◆ WHAT TO PRODUCE
Find and copy every line in the records that includes the string "sheetPiece".

◆ TASK INPUT
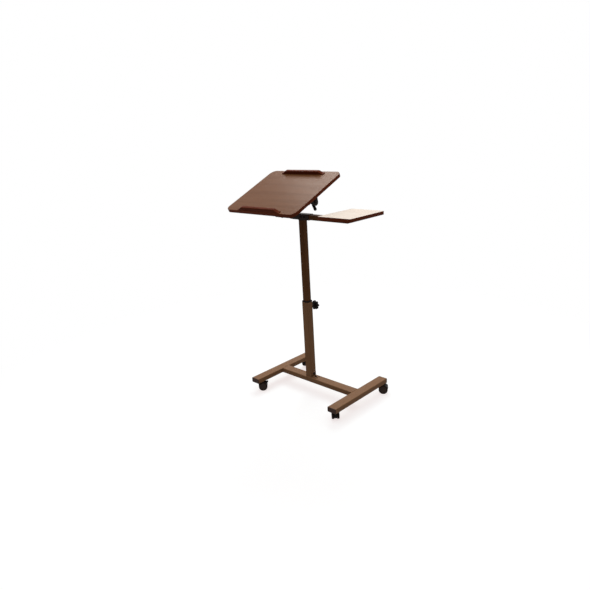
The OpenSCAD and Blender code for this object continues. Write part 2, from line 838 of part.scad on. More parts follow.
* * *
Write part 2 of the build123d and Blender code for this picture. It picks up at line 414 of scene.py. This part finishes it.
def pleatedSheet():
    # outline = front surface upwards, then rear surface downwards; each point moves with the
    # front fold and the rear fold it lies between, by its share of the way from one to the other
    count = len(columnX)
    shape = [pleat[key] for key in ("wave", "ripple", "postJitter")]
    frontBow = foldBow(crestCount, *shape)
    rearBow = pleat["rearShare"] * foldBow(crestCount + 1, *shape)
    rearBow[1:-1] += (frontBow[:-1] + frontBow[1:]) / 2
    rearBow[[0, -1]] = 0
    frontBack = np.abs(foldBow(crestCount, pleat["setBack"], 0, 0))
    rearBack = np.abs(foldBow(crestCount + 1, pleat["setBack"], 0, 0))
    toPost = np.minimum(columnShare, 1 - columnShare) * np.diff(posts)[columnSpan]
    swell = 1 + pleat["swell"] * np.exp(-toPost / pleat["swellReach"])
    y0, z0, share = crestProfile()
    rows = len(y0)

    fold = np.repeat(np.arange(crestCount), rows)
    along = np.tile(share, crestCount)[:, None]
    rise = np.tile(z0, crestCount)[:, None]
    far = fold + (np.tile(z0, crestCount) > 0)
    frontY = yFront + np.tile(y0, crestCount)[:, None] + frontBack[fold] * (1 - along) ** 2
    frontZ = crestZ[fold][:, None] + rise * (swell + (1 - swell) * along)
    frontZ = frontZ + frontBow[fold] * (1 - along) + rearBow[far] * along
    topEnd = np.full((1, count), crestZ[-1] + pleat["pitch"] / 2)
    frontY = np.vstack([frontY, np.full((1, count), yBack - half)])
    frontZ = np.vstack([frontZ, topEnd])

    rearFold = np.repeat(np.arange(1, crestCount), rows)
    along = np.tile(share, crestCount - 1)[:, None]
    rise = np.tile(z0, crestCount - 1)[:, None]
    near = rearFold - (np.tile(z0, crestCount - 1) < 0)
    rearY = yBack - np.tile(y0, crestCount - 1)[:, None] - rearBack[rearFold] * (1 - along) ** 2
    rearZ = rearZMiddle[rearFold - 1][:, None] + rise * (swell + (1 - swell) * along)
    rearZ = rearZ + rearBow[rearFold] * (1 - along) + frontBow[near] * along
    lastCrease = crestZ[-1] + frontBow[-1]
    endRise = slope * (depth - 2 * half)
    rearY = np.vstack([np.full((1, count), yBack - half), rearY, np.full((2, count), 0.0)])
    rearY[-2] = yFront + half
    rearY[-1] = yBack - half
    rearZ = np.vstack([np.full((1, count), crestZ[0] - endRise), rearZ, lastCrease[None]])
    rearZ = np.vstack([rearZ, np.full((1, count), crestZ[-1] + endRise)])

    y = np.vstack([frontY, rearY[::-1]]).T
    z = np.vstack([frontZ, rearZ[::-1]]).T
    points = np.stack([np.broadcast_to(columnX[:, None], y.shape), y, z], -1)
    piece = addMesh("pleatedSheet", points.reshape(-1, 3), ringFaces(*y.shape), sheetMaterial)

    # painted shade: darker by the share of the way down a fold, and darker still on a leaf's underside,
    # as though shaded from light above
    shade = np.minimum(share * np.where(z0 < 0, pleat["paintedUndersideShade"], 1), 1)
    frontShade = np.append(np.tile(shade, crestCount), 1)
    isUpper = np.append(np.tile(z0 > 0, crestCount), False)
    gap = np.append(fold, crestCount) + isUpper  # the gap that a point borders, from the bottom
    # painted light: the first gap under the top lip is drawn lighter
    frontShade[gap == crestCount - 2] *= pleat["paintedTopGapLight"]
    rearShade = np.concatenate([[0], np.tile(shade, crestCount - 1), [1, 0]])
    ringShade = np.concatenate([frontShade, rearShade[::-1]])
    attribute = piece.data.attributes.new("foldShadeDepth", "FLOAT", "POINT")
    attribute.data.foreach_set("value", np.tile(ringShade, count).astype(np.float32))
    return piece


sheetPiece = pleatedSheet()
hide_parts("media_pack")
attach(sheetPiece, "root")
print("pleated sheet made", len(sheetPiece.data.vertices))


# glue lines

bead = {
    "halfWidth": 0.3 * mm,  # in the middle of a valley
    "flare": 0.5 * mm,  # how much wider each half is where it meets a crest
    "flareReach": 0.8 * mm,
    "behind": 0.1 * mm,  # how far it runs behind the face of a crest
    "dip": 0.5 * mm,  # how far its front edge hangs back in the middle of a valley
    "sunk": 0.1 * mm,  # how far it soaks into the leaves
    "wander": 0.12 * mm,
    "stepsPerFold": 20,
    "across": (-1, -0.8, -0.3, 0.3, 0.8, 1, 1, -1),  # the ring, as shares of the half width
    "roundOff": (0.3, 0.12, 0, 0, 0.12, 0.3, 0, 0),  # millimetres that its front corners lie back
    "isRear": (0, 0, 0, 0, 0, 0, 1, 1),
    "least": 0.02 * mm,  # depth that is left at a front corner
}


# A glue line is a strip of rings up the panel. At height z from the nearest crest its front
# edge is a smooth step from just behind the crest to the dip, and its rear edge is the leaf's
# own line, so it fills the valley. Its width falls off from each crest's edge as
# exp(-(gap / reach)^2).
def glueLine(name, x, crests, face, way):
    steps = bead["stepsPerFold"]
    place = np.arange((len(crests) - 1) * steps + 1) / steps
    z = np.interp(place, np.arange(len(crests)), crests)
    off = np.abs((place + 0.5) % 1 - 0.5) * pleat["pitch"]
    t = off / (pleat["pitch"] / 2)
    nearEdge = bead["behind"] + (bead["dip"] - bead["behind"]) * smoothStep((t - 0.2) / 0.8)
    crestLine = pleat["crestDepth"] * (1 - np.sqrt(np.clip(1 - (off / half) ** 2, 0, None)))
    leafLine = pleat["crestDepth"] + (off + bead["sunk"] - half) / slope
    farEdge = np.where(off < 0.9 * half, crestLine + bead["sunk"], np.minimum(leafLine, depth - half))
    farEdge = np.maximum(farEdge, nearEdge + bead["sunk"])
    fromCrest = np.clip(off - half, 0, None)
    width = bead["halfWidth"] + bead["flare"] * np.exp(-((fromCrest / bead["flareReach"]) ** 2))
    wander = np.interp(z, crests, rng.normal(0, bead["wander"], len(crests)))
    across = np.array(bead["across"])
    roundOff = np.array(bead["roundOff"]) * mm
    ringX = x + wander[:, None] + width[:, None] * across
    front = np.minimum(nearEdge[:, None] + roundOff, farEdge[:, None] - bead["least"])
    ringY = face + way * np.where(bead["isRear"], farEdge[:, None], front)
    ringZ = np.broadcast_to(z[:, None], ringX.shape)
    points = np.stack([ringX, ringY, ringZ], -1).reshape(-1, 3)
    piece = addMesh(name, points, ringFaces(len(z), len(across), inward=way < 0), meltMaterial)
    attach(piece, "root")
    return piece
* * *
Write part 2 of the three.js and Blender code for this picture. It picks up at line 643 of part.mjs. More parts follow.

◆ COMPLETE RESPONSE
sheetPiece = pleatedSheet()
attach(sheetPiece, "root")
print("pleated sheet made", len(sheetPiece.data.vertices))